Where do I see the operation summary after the scan finishes?

In the Activity tab of the datastore. Each row shows the operation status, duration, and inline counters (including Anomalies Identified and Anomalies Auto-Resolved when applicable). Click the row to expand the full summary card.

Can I rerun a scan with the same settings as a previous run?

Yes. Open the operation from the Activity tab and click Rerun. The new operation inherits the source containers, check categories, read strategy, and Scan Settings of the original.

Can I resume a scan that was aborted?

Yes, for Scan and Profile operations. Open the aborted operation in Activity and click Resume, and the system continues from where it stopped instead of restarting.

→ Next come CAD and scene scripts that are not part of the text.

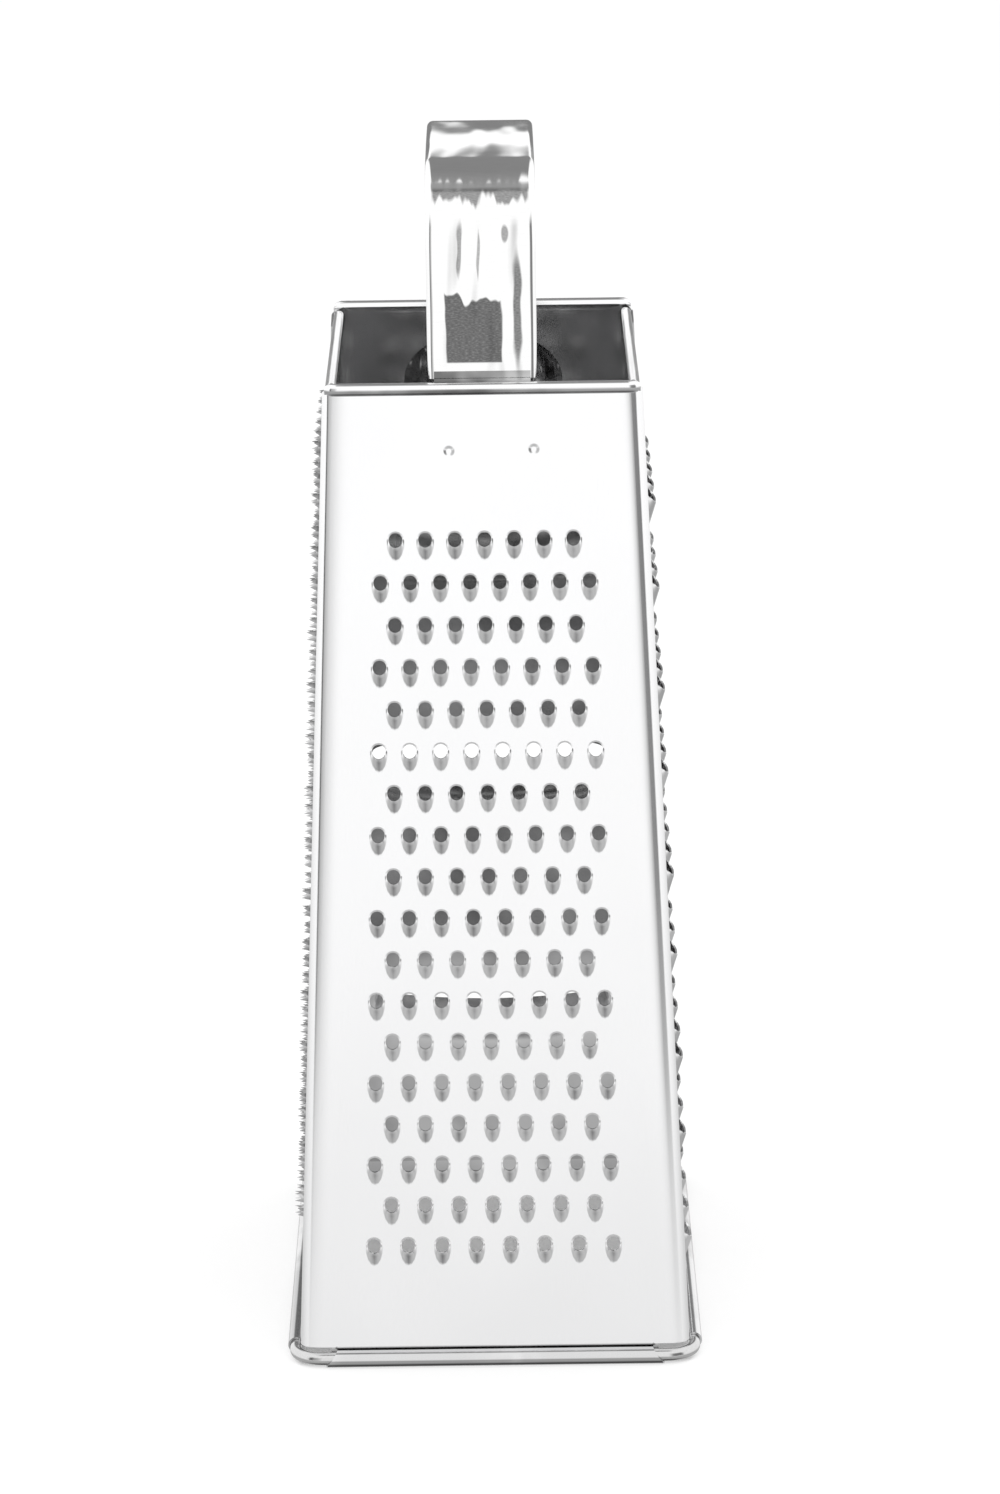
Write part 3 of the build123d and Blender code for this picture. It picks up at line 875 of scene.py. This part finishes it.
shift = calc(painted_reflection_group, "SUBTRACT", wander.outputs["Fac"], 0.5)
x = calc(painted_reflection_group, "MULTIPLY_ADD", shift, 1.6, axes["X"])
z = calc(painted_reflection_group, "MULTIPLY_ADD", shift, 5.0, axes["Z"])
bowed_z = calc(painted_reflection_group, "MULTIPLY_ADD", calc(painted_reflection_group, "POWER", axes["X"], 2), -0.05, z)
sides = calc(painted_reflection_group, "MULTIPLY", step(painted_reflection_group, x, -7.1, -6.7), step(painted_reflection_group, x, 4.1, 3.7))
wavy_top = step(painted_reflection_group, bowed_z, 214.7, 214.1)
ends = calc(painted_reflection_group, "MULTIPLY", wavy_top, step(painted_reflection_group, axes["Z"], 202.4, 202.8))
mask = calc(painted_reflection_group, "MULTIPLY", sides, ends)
for middle, half_size, strength in (
    ((7.0, 213.0), (0.9, 10.5), 0.9),
    ((-4.3, 224.5), (0.45, 5.0), 0.7),
    ((-0.4, 223.5), (0.28, 4.5), 0.6),
    ((4.5, 227.5), (0.7, 1.6), 0.7),
):
    streak = spot(painted_reflection_group, x, axes["Z"], middle, half_size, 0.25)
    mask = calc(painted_reflection_group, "MAXIMUM", mask, calc(painted_reflection_group, "MULTIPLY", streak, strength))
fringe_place = node(painted_reflection_group, "ShaderNodeVectorMath", operation="MULTIPLY")
fringe_place.inputs[1].default_value = (330, 0, 60)
fringe = node(painted_reflection_group, "ShaderNodeTexNoise", {"Scale": 1.0, "Detail": 2.0})
painted_reflection_group.links.new(own_place.outputs["Object"], fringe_place.inputs[0])
painted_reflection_group.links.new(fringe_place.outputs[0], fringe.inputs["Vector"])
hanging = calc(painted_reflection_group, "MULTIPLY_ADD", fringe.outputs["Fac"], 12.0, axes["Z"])
narrow = step(painted_reflection_group, calc(painted_reflection_group, "ABSOLUTE", axes["X"]), 9.6, 9.0)
under_bend = calc(painted_reflection_group, "MULTIPLY", narrow, step(painted_reflection_group, axes["Z"], 235.9, 235.1))
fringed = calc(painted_reflection_group, "MULTIPLY", step(painted_reflection_group, hanging, 239.0, 240.2), under_bend)
mask = calc(painted_reflection_group, "MAXIMUM", mask, calc(painted_reflection_group, "MULTIPLY", fringed, 0.8))
hatched = calc(painted_reflection_group, "MULTIPLY_ADD", hatch.outputs["Fac"], 0.5, 0.72)
grained_mask = calc(painted_reflection_group, "MULTIPLY", mask, hatched)
front_only = calc(painted_reflection_group, "MULTIPLY", grained_mask, step(painted_reflection_group, axes["Y"], -29, -31))
painted_reflection_group.links.new(calc(painted_reflection_group, "MINIMUM", front_only, 1.0), painted_reflection_out.inputs["Mask"])

handle_steel = steel(
    "handle_steel",
    colour=(0.84, 0.84, 0.84),
    roughness=0.07,
    grain=0.10,
    grain_stretch=(300, 300, 6000),
    waves=0.0008,
    wave_stretch=(1, 0.2, 0.2),
    wave_scale=180.0,
    # The patch lays a nearly black painted reflection where its mask is.
    patch=(painted_reflection_group, (0.12, 0.12, 0.12)),
)
handle.data.materials.append(handle_steel)
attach(handle, "root")
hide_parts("handle")

# The table: a white sheet of card that keeps the soft shadow under the base. It glows a little, less
# inside the base than outside, so that the hollow of the grater stays darker than its surroundings.
floor_mesh = bpy.data.meshes.new("table")
floor_mesh.from_pydata([(-6, -6, 0), (6, -6, 0), (6, 6, 0), (-6, 6, 0)], [], [(0, 1, 2, 3)])
table = bpy.data.objects.new("table", floor_mesh)
bpy.context.scene.collection.objects.link(table)
card = bpy.data.materials.new("white_card")
card.use_nodes = True
card_shader = card.node_tree.nodes["Principled BSDF"]
card_shader.inputs["Roughness"].default_value = 0.9
card_shader.inputs["Specular IOR Level"].default_value = 0.0
card_shader.inputs["Emission Color"].default_value = (1, 1, 1, 1)
card_axes = millimetres(card.node_tree)
across = calc(card.node_tree, "DIVIDE", calc(card.node_tree, "ABSOLUTE", card_axes["X"]), 41.0)
along = calc(card.node_tree, "DIVIDE", calc(card.node_tree, "ABSOLUTE", card_axes["Y"]), 56.0)
outside = step(card.node_tree, calc(card.node_tree, "MAXIMUM", across, along), 0.95, 1.0)
card_tone = node(card.node_tree, "ShaderNodeMix", data_type="RGBA")
card_tone.inputs["A"].default_value = (0.9, 0.9, 0.9, 1)
card_tone.inputs["B"].default_value = (0.4, 0.4, 0.4, 1)
card.node_tree.links.new(outside, card_tone.inputs["Factor"])
card.node_tree.links.new(card_tone.outputs["Result"], card_shader.inputs["Base Color"])
glow = calc(card.node_tree, "MULTIPLY_ADD", outside, 0.4, 0.2)
card.node_tree.links.new(glow, card_shader.inputs["Emission Strength"])
table.data.materials.append(card)
table.visible_glossy = False

# The studio: white all round for the eye, and for the steel a white tent with dark gaps in it, given
# by direction. They draw the grey lines along the bends and the dark band on top of the handle.
world = bpy.data.worlds.new("studio")
bpy.context.scene.world = world
world.use_nodes = True
sky = world.node_tree
sky.nodes.clear()
direction = node(sky, "ShaderNodeTexCoord")
split = node(sky, "ShaderNodeSeparateXYZ")
sky.links.new(direction.outputs["Generated"], split.inputs[0])
behind = node(sky, "ShaderNodeMath", {1: -1.0}, operation="MULTIPLY")
sky.links.new(split.outputs["Y"], behind.inputs[0])
azimuth = node(sky, "ShaderNodeMath", operation="ARCTAN2")
sky.links.new(split.outputs["X"], azimuth.inputs[0])
sky.links.new(behind.outputs[0], azimuth.inputs[1])
azimuth_share = node(sky, "ShaderNodeMath", {1: 0.5 / math.pi, 2: 0.5}, operation="MULTIPLY_ADD")
sky.links.new(azimuth.outputs[0], azimuth_share.inputs[0])
elevation = node(sky, "ShaderNodeMath", operation="ARCSINE")
sky.links.new(split.outputs["Z"], elevation.inputs[0])
elevation_share = node(sky, "ShaderNodeMath", {1: 1 / math.pi, 2: 0.5}, operation="MULTIPLY_ADD")
sky.links.new(elevation.outputs[0], elevation_share.inputs[0])


def ramp(tree, start, span, stops):
    """A colour ramp from pairs of degrees and grey level, over a span of degrees from a start."""
    made = tree.nodes.new("ShaderNodeValToRGB")
    elements = made.color_ramp.elements
    elements.remove(elements[-1])
    for number, (degrees, level) in enumerate(stops):
        position = (degrees - start) / span
        element = elements[0] if number == 0 else elements.new(position)
        element.position = position
        element.color = (level, level, level, 1)
    return made


by_azimuth = ramp(
    sky,
    start=-180,
    span=360,
    stops=[
        (-180, 1), (-52, 1), (-46, 0.12), (-38, 0.12), (-32, 0.4), (-16, 0.55), (-5, 1),
        (10, 1), (16, 0.5), (21, 0.22), (52, 0.2), (60, 1), (180, 1),
    ],
)
in_front = ramp(
    sky,
    start=-90,
    span=180,
    stops=[
        (-90, 0.04), (-75, 0.14), (-64, 0.34), (-50, 0.48), (-38, 0.52), (-28, 0.45), (-18, 0.62),
        (-13, 0.84), (-9, 0.95), (-5, 1), (79, 1), (84, 0.34), (90, 0.28),
    ],
)
at_the_back = ramp(
    sky,
    start=-90,
    span=180,
    stops=[
        (-90, 0.04), (-60, 0.2), (-52, 0.25), (-48, 1), (-42, 1), (-38, 0.3), (-12, 0.6), (-6, 0.2), (7, 0.2),
        (9, 1), (13.5, 1), (16.5, 0.22), (60, 0.22), (90, 0.28),
    ],
)
back_share = ramp(sky, -180, 360, [(-180, 1), (-168, 1), (-160, 0), (160, 0), (168, 1), (180, 1)])
low_share = ramp(sky, -90, 180, [(-90, 1), (-12.5, 1), (-9, 0), (30, 0), (45, 1), (90, 1)])
sky.links.new(azimuth_share.outputs[0], by_azimuth.inputs[0])
sky.links.new(azimuth_share.outputs[0], back_share.inputs[0])
sky.links.new(elevation_share.outputs[0], low_share.inputs[0])
sky.links.new(elevation_share.outputs[0], in_front.inputs[0])
sky.links.new(elevation_share.outputs[0], at_the_back.inputs[0])
front_to_back = node(sky, "ShaderNodeMix", data_type="RGBA")
sky.links.new(back_share.outputs["Color"], front_to_back.inputs["Factor"])
sky.links.new(in_front.outputs["Color"], front_to_back.inputs["A"])
sky.links.new(at_the_back.outputs["Color"], front_to_back.inputs["B"])
plain_below = node(sky, "ShaderNodeMix", data_type="RGBA")
plain_below.inputs["B"].default_value = (1, 1, 1, 1)
sky.links.new(low_share.outputs["Color"], plain_below.inputs["Factor"])
sky.links.new(by_azimuth.outputs["Color"], plain_below.inputs["A"])
tent = node(sky, "ShaderNodeMix", data_type="RGBA", blend_type="MULTIPLY")
tent.inputs["Factor"].default_value = 1.0
sky.links.new(plain_below.outputs["Result"], tent.inputs["A"])
sky.links.new(front_to_back.outputs["Result"], tent.inputs["B"])
path = node(sky, "ShaderNodeLightPath")
glossy_light = node(sky, "ShaderNodeBackground", {"Strength": 1.2})
sky.links.new(tent.outputs["Result"], glossy_light.inputs["Color"])
plain_light = node(sky, "ShaderNodeBackground", {"Color": (1, 1, 1, 1), "Strength": 1.0})
mix = node(sky, "ShaderNodeMixShader")
sky.links.new(path.outputs["Is Glossy Ray"], mix.inputs["Fac"])
sky.links.new(plain_light.outputs[0], mix.inputs[1])
sky.links.new(glossy_light.outputs[0], mix.inputs[2])
out = node(sky, "ShaderNodeOutputWorld")
sky.links.new(mix.outputs[0], out.inputs["Surface"])

lamp_data = bpy.data.lights.new("overhead_softbox", "AREA")
lamp_data.shape = "RECTANGLE"
lamp_data.size = 1.2
lamp_data.size_y = 1.2
lamp_data.energy = 6.0
lamp = bpy.data.objects.new("overhead_softbox", lamp_data)
lamp.location = (0, -0.2, 1.4)
lamp.visible_glossy = False
bpy.context.scene.collection.objects.link(lamp)

# The camera: a long lens above the rim, looking down by sixteen degrees at the finely shredding
# wall, and rolled by less than one degree.
pitch, yaw, roll_angle = math.radians(16.222), math.radians(-0.0144), math.radians(0.7361)
forward = np.array(
    [math.sin(yaw) * math.cos(pitch), math.cos(yaw) * math.cos(pitch), -math.sin(pitch)]
)
level_right = np.array([math.cos(yaw), -math.sin(yaw), 0.0])
level_down = np.cross(forward, level_right)
image_right = math.cos(roll_angle) * level_right + math.sin(roll_angle) * level_down
image_down = -math.sin(roll_angle) * level_right + math.cos(roll_angle) * level_down
camera_data = bpy.data.cameras.new("camera")
camera_data.sensor_width = 36.0
camera_data.lens = 5619.2 / 1494 * 36
camera = bpy.data.objects.new("camera", camera_data)
turned = np.eye(4)
turned[:3, 0], turned[:3, 1], turned[:3, 2] = image_right, -image_down, -forward
turned[:3, 3] = np.array([2.80, -1108.76, 436.13]) / 1000
camera.matrix_world = Matrix(turned.tolist())
bpy.context.scene.collection.objects.link(camera)
bpy.context.scene.camera = camera
bpy.context.scene.view_settings.view_transform = "Standard"
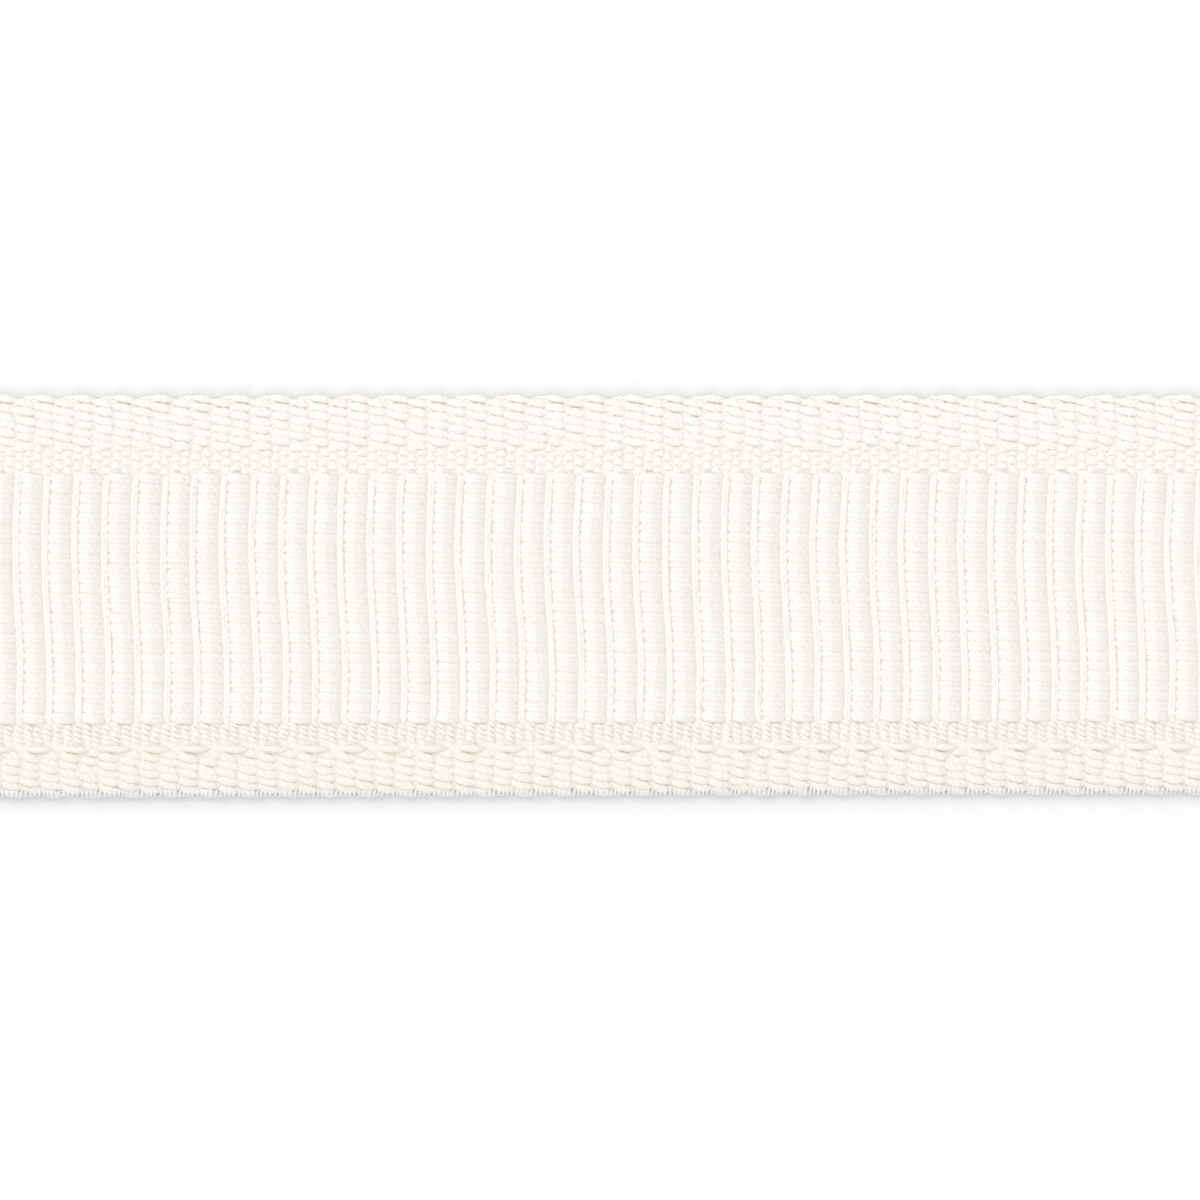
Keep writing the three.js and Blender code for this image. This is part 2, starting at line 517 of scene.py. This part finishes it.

What do the Identified and Auto-Resolved tabs in the Scan Results modal mean?

The Identified tab lists anomalies that this scan detected (whether they ended up Active, Acknowledged, or were rolled up). The Auto-Resolved tab lists previously open anomalies that this scan automatically resolved because the same checks ran again and no longer found the issue. The Auto-Resolved tab is hidden when the scan ran as Incremental or when Auto Resolve was disabled.

API

How do I run a scan via the API?

POST to /api/operations/run with "type": "scan" and the datastore ID. See Running a Scan operation for the full payload, including the optional auto_resolve_passed_anomalies field.

Can I pass runtime variables when running a scan via the API?

Yes. Reference variables in your check definitions with {{ variable_name }} and pass values in the check_variables field of the scan payload. See Use Runtime Variables.

How do I check the status of a running scan via the API?

GET /api/operations/{id} to retrieve the current state. The response includes the status object with all counters (records processed, anomalies identified, anomalies auto-resolved) as the scan progresses.

Can I schedule a scan via the API?

Yes. POST to /api/operations/schedule with the scan payload plus a crontab field. The same auto_resolve_passed_anomalies rules apply: it is forced to false when incremental is true.